[start RECORDED INFORMATION]

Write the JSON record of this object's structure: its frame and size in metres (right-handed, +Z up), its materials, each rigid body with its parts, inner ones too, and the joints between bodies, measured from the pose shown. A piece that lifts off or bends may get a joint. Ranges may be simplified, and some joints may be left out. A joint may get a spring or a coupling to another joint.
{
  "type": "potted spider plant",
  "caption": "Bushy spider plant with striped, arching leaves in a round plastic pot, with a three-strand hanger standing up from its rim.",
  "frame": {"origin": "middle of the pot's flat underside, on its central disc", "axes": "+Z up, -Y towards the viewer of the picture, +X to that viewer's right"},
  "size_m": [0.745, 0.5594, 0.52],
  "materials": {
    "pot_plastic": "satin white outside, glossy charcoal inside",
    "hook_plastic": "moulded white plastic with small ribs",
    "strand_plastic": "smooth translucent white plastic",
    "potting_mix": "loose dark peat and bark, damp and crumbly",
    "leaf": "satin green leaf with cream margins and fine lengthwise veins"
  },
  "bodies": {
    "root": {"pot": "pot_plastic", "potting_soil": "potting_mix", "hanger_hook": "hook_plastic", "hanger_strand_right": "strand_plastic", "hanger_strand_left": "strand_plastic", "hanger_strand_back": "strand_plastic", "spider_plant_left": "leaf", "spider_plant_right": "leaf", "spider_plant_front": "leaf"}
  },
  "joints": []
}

[end RECORDED INFORMATION]
[start RECORDED INFORMATION]

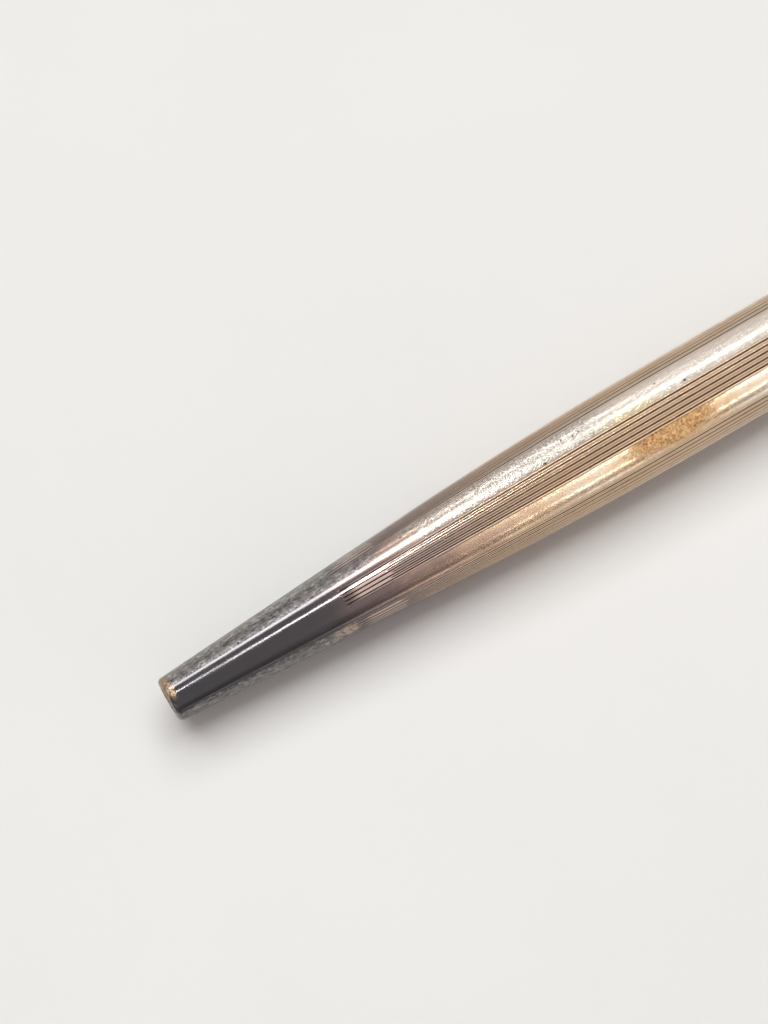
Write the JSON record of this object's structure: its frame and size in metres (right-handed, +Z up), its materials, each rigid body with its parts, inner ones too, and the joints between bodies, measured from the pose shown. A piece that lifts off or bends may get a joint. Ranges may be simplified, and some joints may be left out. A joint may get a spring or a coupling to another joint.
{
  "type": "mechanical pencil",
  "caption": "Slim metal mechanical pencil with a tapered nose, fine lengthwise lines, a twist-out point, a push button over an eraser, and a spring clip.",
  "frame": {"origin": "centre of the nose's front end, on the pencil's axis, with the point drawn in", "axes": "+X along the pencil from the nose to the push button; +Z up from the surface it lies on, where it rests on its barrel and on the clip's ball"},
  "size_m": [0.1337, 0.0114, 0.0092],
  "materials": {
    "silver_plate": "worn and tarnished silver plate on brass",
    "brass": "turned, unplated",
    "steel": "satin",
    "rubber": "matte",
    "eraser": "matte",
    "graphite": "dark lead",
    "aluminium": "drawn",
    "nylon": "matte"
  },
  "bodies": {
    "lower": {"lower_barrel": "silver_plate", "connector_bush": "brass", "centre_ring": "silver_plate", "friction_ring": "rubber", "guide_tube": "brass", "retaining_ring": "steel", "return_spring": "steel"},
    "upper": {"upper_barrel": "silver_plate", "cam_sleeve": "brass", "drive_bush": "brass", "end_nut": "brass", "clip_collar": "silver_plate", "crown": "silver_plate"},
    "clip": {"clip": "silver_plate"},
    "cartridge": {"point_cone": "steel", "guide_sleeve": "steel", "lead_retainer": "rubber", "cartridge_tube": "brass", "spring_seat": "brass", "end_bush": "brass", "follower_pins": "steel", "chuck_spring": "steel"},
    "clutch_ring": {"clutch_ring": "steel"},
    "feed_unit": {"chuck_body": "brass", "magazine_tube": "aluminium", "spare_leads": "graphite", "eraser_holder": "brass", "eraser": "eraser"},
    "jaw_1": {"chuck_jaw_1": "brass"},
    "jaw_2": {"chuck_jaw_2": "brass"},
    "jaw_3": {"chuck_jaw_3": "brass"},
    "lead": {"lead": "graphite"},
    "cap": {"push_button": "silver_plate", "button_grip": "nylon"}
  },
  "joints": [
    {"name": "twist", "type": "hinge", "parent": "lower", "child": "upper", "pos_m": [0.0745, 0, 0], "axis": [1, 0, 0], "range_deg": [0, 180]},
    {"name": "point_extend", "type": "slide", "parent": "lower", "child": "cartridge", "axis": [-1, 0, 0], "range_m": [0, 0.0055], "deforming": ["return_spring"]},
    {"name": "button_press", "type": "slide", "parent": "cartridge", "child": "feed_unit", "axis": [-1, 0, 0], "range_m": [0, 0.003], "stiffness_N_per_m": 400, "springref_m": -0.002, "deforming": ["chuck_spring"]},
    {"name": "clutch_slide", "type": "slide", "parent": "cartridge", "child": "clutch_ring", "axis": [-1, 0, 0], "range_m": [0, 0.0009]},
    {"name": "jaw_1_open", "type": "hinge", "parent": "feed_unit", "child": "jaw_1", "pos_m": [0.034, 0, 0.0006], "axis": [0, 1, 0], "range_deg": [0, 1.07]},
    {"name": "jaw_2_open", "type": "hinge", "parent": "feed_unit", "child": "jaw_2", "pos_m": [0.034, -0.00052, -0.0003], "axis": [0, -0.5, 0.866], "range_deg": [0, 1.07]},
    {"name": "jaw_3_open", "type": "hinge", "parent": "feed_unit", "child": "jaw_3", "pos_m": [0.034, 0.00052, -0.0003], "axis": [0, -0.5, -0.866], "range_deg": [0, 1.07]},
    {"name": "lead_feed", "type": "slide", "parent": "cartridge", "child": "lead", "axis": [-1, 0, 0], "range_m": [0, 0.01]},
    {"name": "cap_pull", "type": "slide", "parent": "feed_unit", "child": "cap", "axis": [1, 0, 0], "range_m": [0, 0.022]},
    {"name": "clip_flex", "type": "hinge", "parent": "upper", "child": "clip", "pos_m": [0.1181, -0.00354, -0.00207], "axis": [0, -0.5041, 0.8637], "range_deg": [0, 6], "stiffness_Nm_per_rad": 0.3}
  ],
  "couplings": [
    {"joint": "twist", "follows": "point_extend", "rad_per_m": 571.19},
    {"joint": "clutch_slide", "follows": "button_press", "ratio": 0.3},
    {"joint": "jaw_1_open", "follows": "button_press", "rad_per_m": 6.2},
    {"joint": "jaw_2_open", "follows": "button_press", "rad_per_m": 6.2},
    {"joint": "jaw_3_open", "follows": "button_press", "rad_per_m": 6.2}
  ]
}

[end RECORDED INFORMATION]
[start RECORDED INFORMATION]

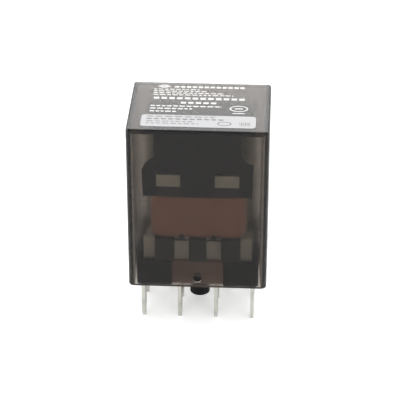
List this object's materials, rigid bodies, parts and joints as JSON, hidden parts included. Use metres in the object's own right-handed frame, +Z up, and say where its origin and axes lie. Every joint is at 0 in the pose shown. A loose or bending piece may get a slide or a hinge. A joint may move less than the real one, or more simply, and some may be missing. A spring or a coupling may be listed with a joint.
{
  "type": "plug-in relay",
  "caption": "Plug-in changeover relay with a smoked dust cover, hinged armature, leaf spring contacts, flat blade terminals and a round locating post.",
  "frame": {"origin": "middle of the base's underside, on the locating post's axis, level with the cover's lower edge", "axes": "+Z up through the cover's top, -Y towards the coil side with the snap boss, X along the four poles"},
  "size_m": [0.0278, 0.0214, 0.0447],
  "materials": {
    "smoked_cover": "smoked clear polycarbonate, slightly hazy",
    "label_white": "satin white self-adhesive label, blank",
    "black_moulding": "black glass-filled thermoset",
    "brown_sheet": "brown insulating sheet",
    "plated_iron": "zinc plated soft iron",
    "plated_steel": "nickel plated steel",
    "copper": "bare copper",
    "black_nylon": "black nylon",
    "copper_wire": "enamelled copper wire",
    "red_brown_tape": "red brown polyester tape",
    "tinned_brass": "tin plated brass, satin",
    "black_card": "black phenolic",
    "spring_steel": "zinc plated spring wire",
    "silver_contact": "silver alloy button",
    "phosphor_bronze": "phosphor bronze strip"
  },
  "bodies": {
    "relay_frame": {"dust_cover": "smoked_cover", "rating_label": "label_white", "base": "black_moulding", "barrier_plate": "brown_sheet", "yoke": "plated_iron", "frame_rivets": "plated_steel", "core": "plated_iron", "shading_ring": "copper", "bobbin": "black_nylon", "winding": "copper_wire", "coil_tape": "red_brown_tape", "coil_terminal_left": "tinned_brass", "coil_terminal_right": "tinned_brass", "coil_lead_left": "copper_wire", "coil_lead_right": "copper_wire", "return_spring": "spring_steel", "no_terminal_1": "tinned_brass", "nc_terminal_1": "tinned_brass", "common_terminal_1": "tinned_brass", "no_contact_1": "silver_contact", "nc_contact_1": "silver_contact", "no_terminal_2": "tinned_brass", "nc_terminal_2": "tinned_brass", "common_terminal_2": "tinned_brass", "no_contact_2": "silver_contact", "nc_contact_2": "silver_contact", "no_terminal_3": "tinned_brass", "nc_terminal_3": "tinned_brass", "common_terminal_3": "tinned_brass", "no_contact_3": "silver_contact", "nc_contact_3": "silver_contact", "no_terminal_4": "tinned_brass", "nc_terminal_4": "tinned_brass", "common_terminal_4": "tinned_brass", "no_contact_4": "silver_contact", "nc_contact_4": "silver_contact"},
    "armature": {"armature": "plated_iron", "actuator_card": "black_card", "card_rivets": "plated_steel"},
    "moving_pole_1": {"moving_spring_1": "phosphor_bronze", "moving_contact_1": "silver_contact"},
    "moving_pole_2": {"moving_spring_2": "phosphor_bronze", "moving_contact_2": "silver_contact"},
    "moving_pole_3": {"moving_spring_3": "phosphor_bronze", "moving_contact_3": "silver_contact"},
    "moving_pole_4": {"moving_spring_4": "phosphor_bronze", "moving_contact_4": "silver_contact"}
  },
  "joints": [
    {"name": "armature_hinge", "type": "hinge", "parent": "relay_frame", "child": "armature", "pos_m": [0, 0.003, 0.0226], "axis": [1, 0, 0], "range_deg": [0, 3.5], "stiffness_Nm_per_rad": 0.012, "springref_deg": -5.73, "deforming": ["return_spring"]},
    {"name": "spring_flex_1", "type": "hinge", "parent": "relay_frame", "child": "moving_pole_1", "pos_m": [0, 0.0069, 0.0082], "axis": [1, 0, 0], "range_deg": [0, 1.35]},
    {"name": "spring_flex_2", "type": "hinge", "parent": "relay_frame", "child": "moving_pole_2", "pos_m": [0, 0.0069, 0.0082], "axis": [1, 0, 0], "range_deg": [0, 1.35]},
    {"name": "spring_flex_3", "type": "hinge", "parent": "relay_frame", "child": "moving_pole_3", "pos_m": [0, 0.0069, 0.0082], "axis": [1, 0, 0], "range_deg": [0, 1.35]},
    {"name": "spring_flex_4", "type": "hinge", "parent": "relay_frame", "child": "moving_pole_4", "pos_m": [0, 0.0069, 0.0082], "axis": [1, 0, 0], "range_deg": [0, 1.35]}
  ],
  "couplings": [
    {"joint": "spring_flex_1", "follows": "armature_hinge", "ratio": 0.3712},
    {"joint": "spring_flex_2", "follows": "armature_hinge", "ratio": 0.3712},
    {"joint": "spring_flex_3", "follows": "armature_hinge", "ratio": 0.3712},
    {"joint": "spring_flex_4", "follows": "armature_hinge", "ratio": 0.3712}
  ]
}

[end RECORDED INFORMATION]

■ **REQUIREMENTS**: Respond with nothing but the number of lines in the entries that contain the string "loose".

■ **RESULT OF THIS TASK**: 2